== WORK TO COMPLETE ==
Repeat every line, exactly, from the very first through the one where "return body" appears. Add nothing else.

------------------------------------------------

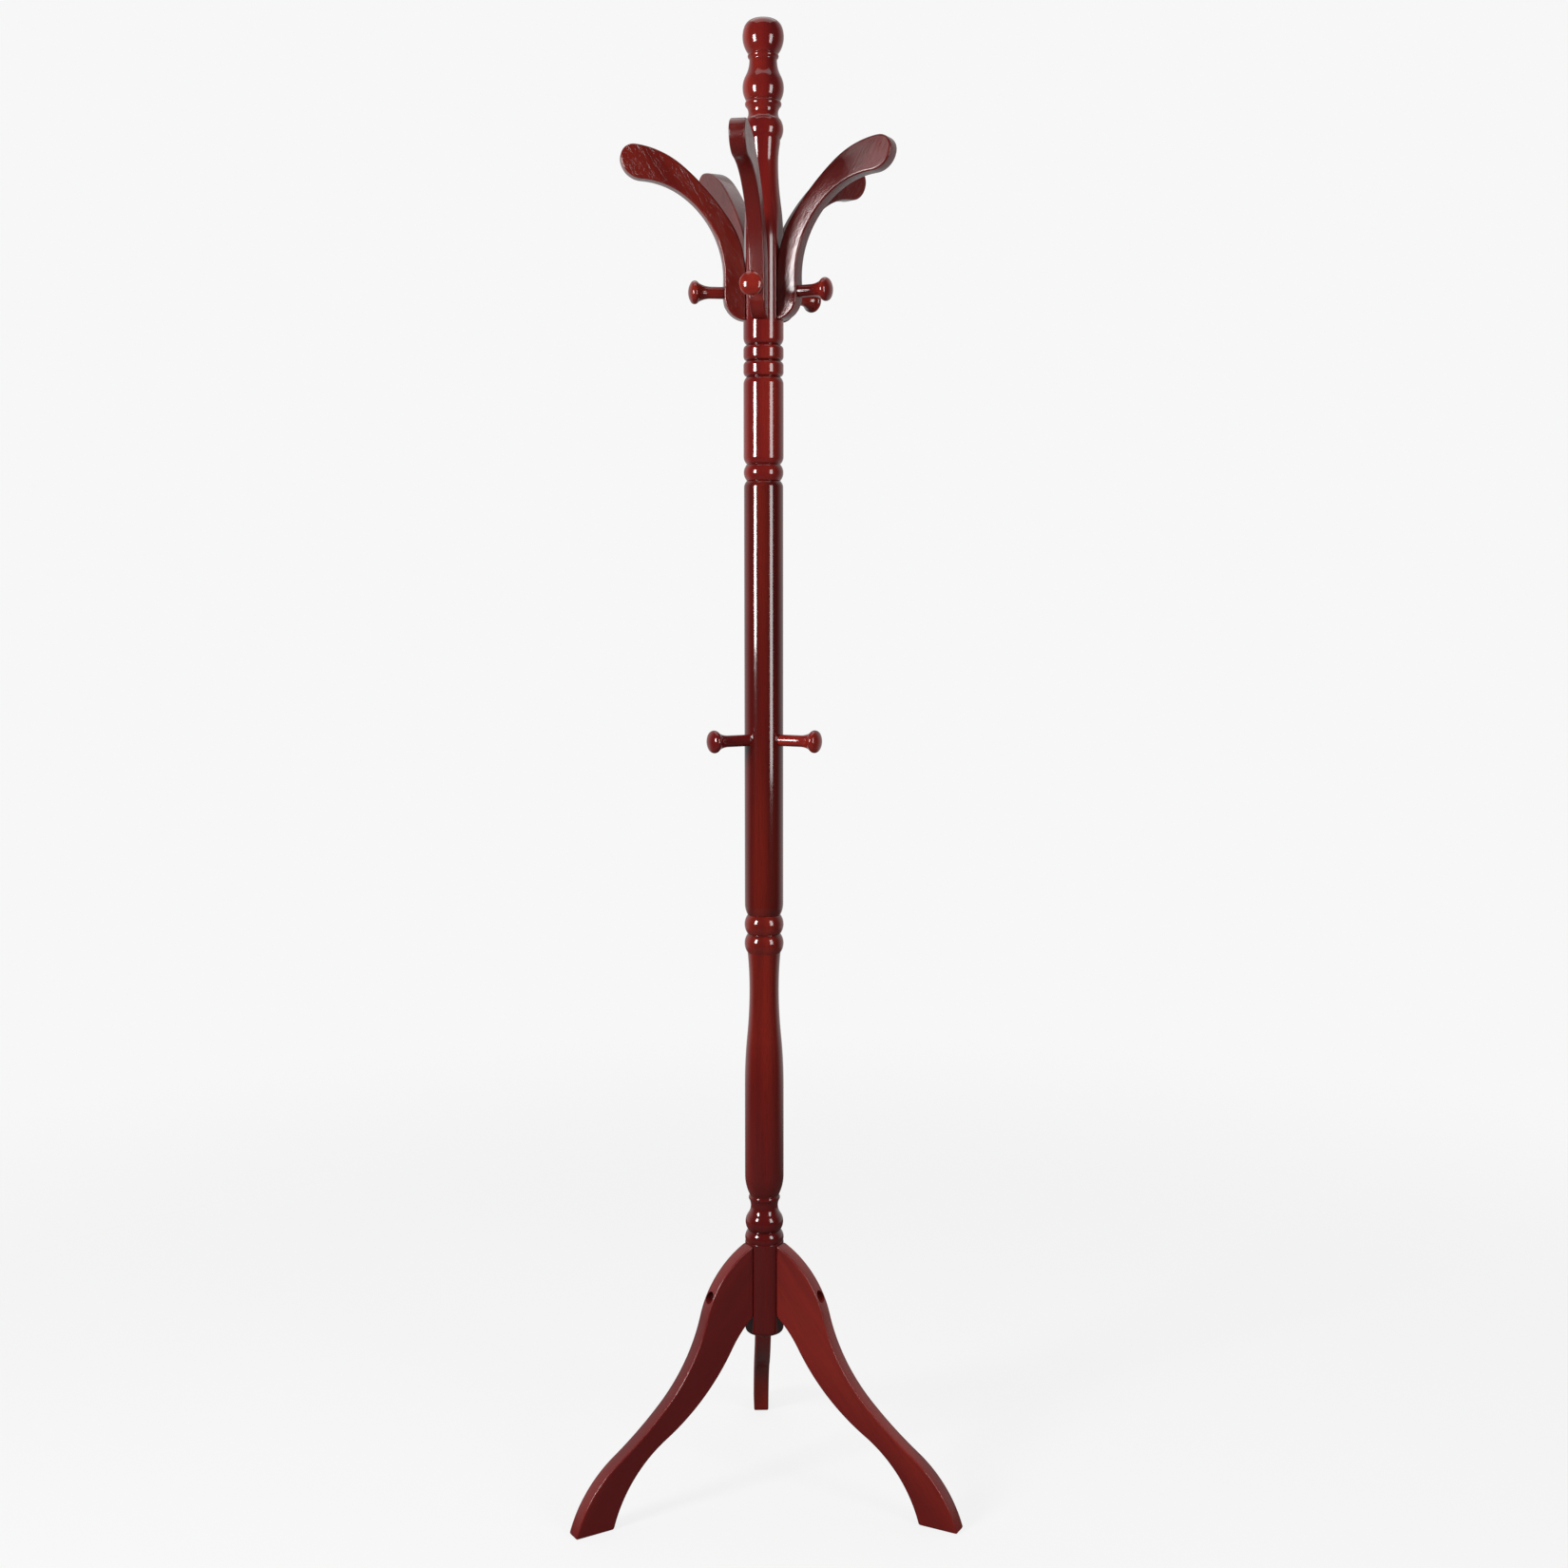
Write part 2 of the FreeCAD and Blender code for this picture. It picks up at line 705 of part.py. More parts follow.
def make_peg(label, level, turn, foot, shoulder, length):
    """A mushroom-headed peg lying along +X from its foot; shoulder is the surface it leaves."""
    body = new_body(label, level, turn)
    sketch = attach(body, "profile", "XZ_Plane")
    shank = size("peg_shank")
    tip = shoulder + length
    head = tip - size("peg_head_length")
    outline = Outline(sketch, foot, 0)
    outline.line(tip, 0)
    outline.bow(tip - size("peg_dome"), size("peg_head") + 0.2, dome_bow(), 1)
    outline.bow(head, "peg_head", "peg_head_bow", 1)
    flare = size("peg_flare")
    outline.bow(head - flare, shank, tangent_bow(size("peg_head") - shank, flare), -1)
    outline.line(foot, shank)
    outline.line(foot, 0)
    revolve(body, sketch, "H_Axis")
    half = size("peg_stud_length") / 2
    bore(body, "stud_hole", "YZ_Plane", foot + half, 0, size("small_thread") + fit, half + 1)
    return body


def dome_bow():
    """Radius of the head's dome, which crosses the peg's axis squarely."""
    return tangent_bow(size("peg_dome"), size("peg_head") + 0.2)


def rod(name, start, level, radius, length):
    """A cylinder that lies along +X from the given distance from the post's axis."""
    cylinder = doc.addObject("Part::Cylinder", name)
    bind(cylinder, "Radius", radius)
    bind(cylinder, "Height", length)
    cylinder.Placement = FreeCAD.Placement(
        FreeCAD.Vector(0, 0, 0), FreeCAD.Rotation(FreeCAD.Vector(0, 1, 0), 90)
    )
    bind(cylinder, "Placement.Base.x", start)
    bind(cylinder, "Placement.Base.z", level)
    return cylinder


def column(name, low, radius, length):
    """An upright cylinder on the post's axis."""
    cylinder = doc.addObject("Part::Cylinder", name)
    bind(cylinder, "Radius", radius)
    bind(cylinder, "Height", length)
    bind(cylinder, "Placement.Base.z", low)
    return cylinder


def hollow(name, outer, inner):
    cut = doc.addObject("Part::Cut", name)
    cut.Base = outer
    cut.Tool = inner
    return cut


def around(name, pieces, turn, count):
    """Copies of the pieces, evenly turned about the post's axis, as separate solids."""
    stations = []
    for number in range(int(count.value)):
        station = doc.addObject("Part::Compound", f"{name}_station_{number + 1}")
        station.Links = pieces
        station.Placement = FreeCAD.Placement(
            FreeCAD.Vector(0, 0, 0), FreeCAD.Rotation(FreeCAD.Vector(0, 0, 1), 1)
        )
        bind(station, "Placement.Rotation.Angle", turn + number * 360 / count)
        stations.append(station)
    group = doc.addObject("Part::Compound", name)
    group.Label = name
    group.Links = stations
    return group


def make_joint(name, seam, stud_radius, stud_length, insert_radius, insert_length):
    """A stud across the seam between two sections, and the insert it screws into."""
    stud = column(f"{name}_stud", seam - stud_length / 2, stud_radius, stud_length)
    outer = column(f"{name}_insert_body", seam - insert_length, insert_radius, insert_length)
    inner = column(f"{name}_insert_thread", seam - insert_length, stud_radius + fit,
                   insert_length)
    return [stud, hollow(f"{name}_insert", outer, inner)]


def make_arm_hardware():
    turn = size("arm_turn")
    count = size("arm_count")
    length = size("arm_insert_length")
    thread = size("small_thread")
    stud_start = arm_pad + size("peg_stud_length") / 2 - size("arm_stud_length")
    level = upper_base + arm_peg_level
    stud = rod("arm_peg_stud", stud_start, level, thread, "arm_stud_length")
    outer = rod("arm_insert_body", arm_flat - length, level, "arm_insert_radius", length)
    inner = rod("arm_insert_thread", arm_flat - length, level, thread + fit, length)
    dowels = [
        rod(f"arm_dowel_{place}", arm_flat - size("dowel_depth"),
            arm_floor + size(f"arm_dowel_{place}"), "arm_dowel_radius", "dowel_length")
        for place in ("low", "high")
    ]
    return [
        around("arm_peg_studs", [stud], turn, count),
        around("arm_inserts", [hollow("arm_insert", outer, inner)], turn, count),
        around("arm_dowels", dowels, turn, count),
    ]


def make_post_peg_hardware():
    start = size("tube_radius") - size("peg_socket") + size("peg_stud_length") / 2
    stud = rod("post_peg_stud", start - size("peg_stud_length") + size("peg_socket") / 2,
               middle_base + size("post_peg_height"), "small_thread",
               size("peg_stud_length") - size("peg_socket") / 2)
    return around("post_peg_studs", [stud], size("leg_turn"), size("post_peg_count"))


def make_leg_hardware():
    turn = size("leg_turn")
    count = size("leg_count")
    level = lower_base + size("leg_bolt_height")
    floor = leg_flat + size("leg_grip")
    under_head = floor + size("washer_thickness")
    reach = size("leg_bolt_length")
    head_length = size("bolt_head_length")
    head = rod("leg_bolt_head", under_head, level, "bolt_head_radius", head_length)
    shank = rod("leg_bolt_shank", under_head - reach, level, "leg_bolt_radius", reach)
    blank = doc.addObject("Part::MultiFuse", "leg_bolt_blank")
    blank.Shapes = [head, shank]
    key = doc.addObject("Part::Prism", "hex_key")
    key.Polygon = 6
    bind(key, "Circumradius", size("hex_key") / math.sqrt(3))
    bind(key, "Height", "hex_depth")
    key.Placement = FreeCAD.Placement(
        FreeCAD.Vector(0, 0, 0), FreeCAD.Rotation(FreeCAD.Vector(0, 1, 0), 90)
    )
    bind(key, "Placement.Base.x", under_head + head_length - size("hex_depth"))
    bind(key, "Placement.Base.z", level)
    bolt = hollow("leg_bolt", blank, key)
    thickness = size("washer_thickness")
    disc = rod("washer_disc", floor, level, "washer_radius", thickness)
    hole = rod("washer_hole", floor, level, size("leg_bolt_radius") + size("bolt_clearance"),
               thickness)
    length = size("leg_insert_length")
    outer = rod("leg_insert_body", leg_flat - length, level, "leg_insert_radius", length)
    inner = rod("leg_insert_thread", leg_flat - length, level, size("leg_bolt_radius") + fit,
                length)
    dowels = [
        rod(f"leg_dowel_{place}", leg_flat - size("dowel_depth"),
            lower_base + size(f"leg_dowel_{place}"), "leg_dowel_radius", "dowel_length")
        for place in ("low", "high")
    ]
    return [
        around("leg_bolts", [bolt], turn, count),
        around("leg_washers", [hollow("leg_washer", disc, hole)], turn, count),
        around("leg_inserts", [hollow("leg_insert", outer, inner)], turn, count),
        around("leg_dowels", dowels, turn, count),
    ]


def make_pegs():
    pegs = []
    for number in range(1, int(sizes["arm_count"]) + 1):
        turn = size("arm_turn") + (number - 1) * 360 / size("arm_count")
        pegs.append(make_peg(f"arm_peg_{number}", upper_base + arm_peg_level, turn,
                             arm_pad, arm_pad, size("arm_peg_length")))
    tube = size("tube_radius")
    level = middle_base + size("post_peg_height")
    for number in range(1, int(sizes["post_peg_count"]) + 1):
        turn = size("leg_turn") + (number - 1) * 360 / size("post_peg_count")
        pegs.append(make_peg(f"post_peg_{number}", level, turn,
                             tube - size("peg_socket"), tube, size("post_peg_length")))
    return pegs


nodes = [make_lower_post(), make_middle_post(), make_upper_post(), make_finial()]
nodes += [make_leg(number) for number in range(1, int(sizes["leg_count"]) + 1)]
nodes += [make_arm(number) for number in range(1, int(sizes["arm_count"]) + 1)]
nodes += make_pegs()
joint_stud = (size("joint_stud_radius"), size("joint_stud_length"))
joint_insert = (size("joint_insert_radius"), size("joint_insert_length"))
nodes += make_joint("lower_joint", middle_base, *joint_stud, *joint_insert)
nodes += make_joint("upper_joint", upper_base, *joint_stud, *joint_insert)
nodes += make_joint("finial", finial_base,
                    size("finial_stud_radius"), size("finial_stud_length"),
                    size("finial_insert_radius"), size("finial_insert_length"))
nodes += make_arm_hardware()
nodes.append(make_post_peg_hardware())
nodes += make_leg_hardware()
doc.recompute()

for item in doc.Objects:
    if "Invalid" in item.State or "Error" in item.State:
        raise RuntimeError(f"{item.Label} did not rebuild: {item.State}")
for node in nodes:
    if node.Shape.isNull() or not node.Shape.isValid():
        raise RuntimeError(f"{node.Label} has no valid shape")

os.makedirs("parts", exist_ok=True)
for node in nodes:
    node.Shape.exportStep(f"parts/{node.Label}.step")
    print(f"{node.Label}: {len(node.Shape.Solids)} solid(s), {node.Shape.Volume / 1000:.1f} cm3")
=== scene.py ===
import json
import math

import bmesh
import bpy
import numpy as np
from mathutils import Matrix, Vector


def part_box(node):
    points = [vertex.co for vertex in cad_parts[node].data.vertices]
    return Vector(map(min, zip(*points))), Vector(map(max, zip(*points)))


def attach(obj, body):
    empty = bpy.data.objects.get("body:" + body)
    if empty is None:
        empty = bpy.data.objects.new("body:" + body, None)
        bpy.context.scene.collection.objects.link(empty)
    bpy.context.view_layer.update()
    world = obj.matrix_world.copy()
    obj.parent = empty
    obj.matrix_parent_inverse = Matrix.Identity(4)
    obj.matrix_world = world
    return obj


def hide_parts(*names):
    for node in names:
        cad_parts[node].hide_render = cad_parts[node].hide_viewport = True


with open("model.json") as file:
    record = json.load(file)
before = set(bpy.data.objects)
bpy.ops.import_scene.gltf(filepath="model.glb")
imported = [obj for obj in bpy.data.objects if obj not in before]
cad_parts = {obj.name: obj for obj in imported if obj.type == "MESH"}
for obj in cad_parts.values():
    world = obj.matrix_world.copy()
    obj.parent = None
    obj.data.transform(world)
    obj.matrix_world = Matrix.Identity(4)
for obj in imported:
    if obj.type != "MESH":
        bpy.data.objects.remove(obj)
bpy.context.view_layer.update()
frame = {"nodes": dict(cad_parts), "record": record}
mm = 0.001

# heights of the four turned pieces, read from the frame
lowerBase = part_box("lower_post")[0][2] / mm
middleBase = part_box("middle_post")[0][2] / mm
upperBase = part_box("upper_post")[0][2] / mm
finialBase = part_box("finial")[0][2] / mm
lowerLength = middleBase - lowerBase
middleLength = upperBase - middleBase
upperLength = finialBase - upperBase
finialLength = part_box("finial")[1][2] / mm - finialBase
sectionBases = [round(base) for base in (lowerBase, middleBase, upperBase, finialBase)]
print("frame loaded, post sections at", *sectionBases)


# arc between two points: the centre lies on the chord's perpendicular, at sqrt(R^2 - chord^2/4)
def arcCentre(start, end, radius, turn):
    chord = end - start
    length = np.hypot(*chord)
    reach = math.sqrt(max(radius * radius - length * length / 4, 0.0))
    return (start + end) / 2 + turn * np.array([-chord[1], chord[0]]) / length * reach


# tangent arc: R = d^2 / (2 * distance of the end point from the heading line)
def tangentRadius(start, end, heading):
    d = end - start
    side = math.cos(heading) * d[1] - math.sin(heading) * d[0]
    return (d @ d) / (2 * side)


# radius of the arc that runs out parallel to the axis: (step^2 + rise^2) / (2 step)
def runOut(step, rise):
    return (step * step + rise * rise) / (2 * step)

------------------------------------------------

== SOLUTION TO THIS TASK ==
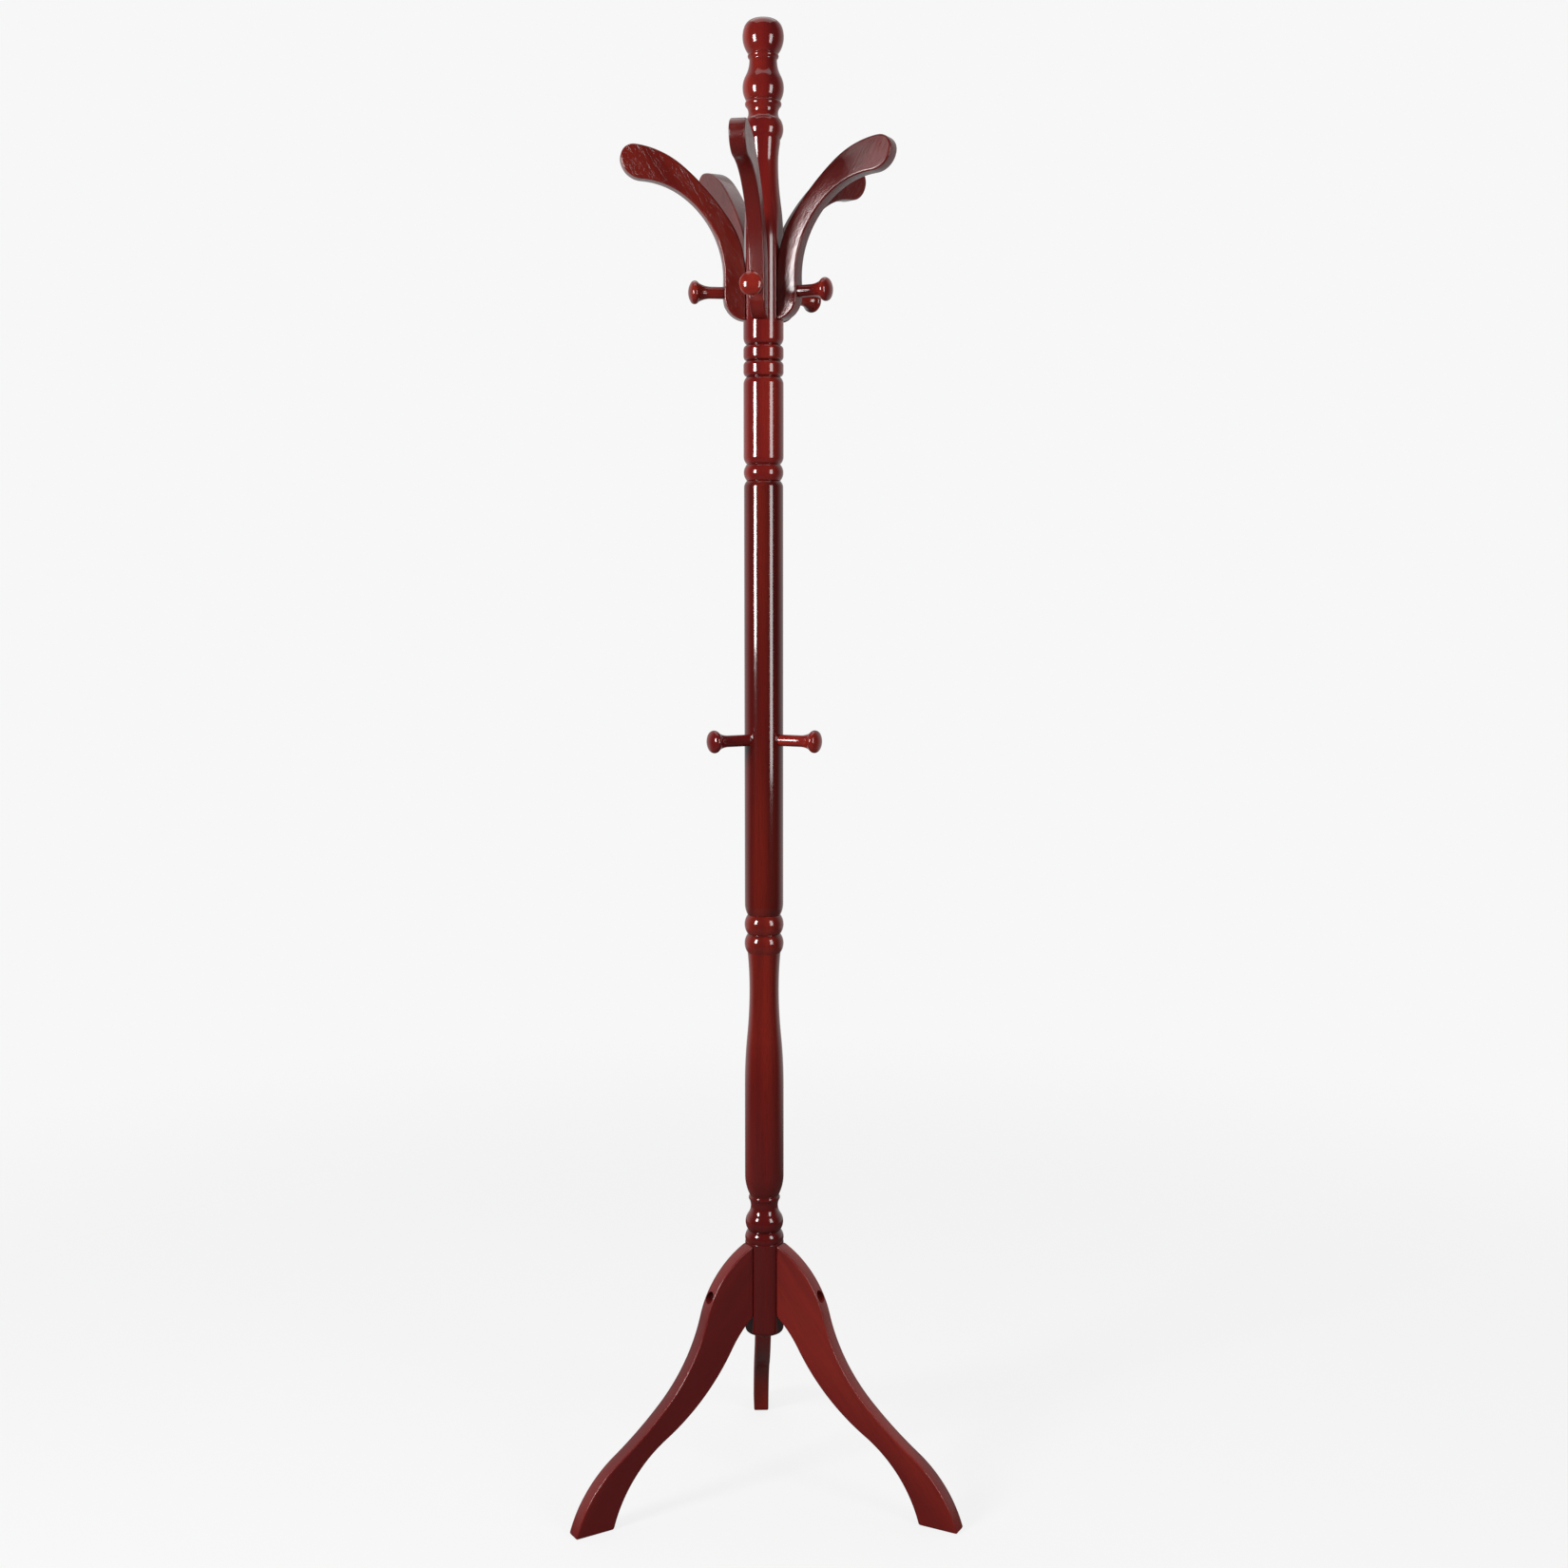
Write part 2 of the FreeCAD and Blender code for this picture. It picks up at line 705 of part.py. More parts follow.
def make_peg(label, level, turn, foot, shoulder, length):
    """A mushroom-headed peg lying along +X from its foot; shoulder is the surface it leaves."""
    body = new_body(label, level, turn)
    sketch = attach(body, "profile", "XZ_Plane")
    shank = size("peg_shank")
    tip = shoulder + length
    head = tip - size("peg_head_length")
    outline = Outline(sketch, foot, 0)
    outline.line(tip, 0)
    outline.bow(tip - size("peg_dome"), size("peg_head") + 0.2, dome_bow(), 1)
    outline.bow(head, "peg_head", "peg_head_bow", 1)
    flare = size("peg_flare")
    outline.bow(head - flare, shank, tangent_bow(size("peg_head") - shank, flare), -1)
    outline.line(foot, shank)
    outline.line(foot, 0)
    revolve(body, sketch, "H_Axis")
    half = size("peg_stud_length") / 2
    bore(body, "stud_hole", "YZ_Plane", foot + half, 0, size("small_thread") + fit, half + 1)
    return body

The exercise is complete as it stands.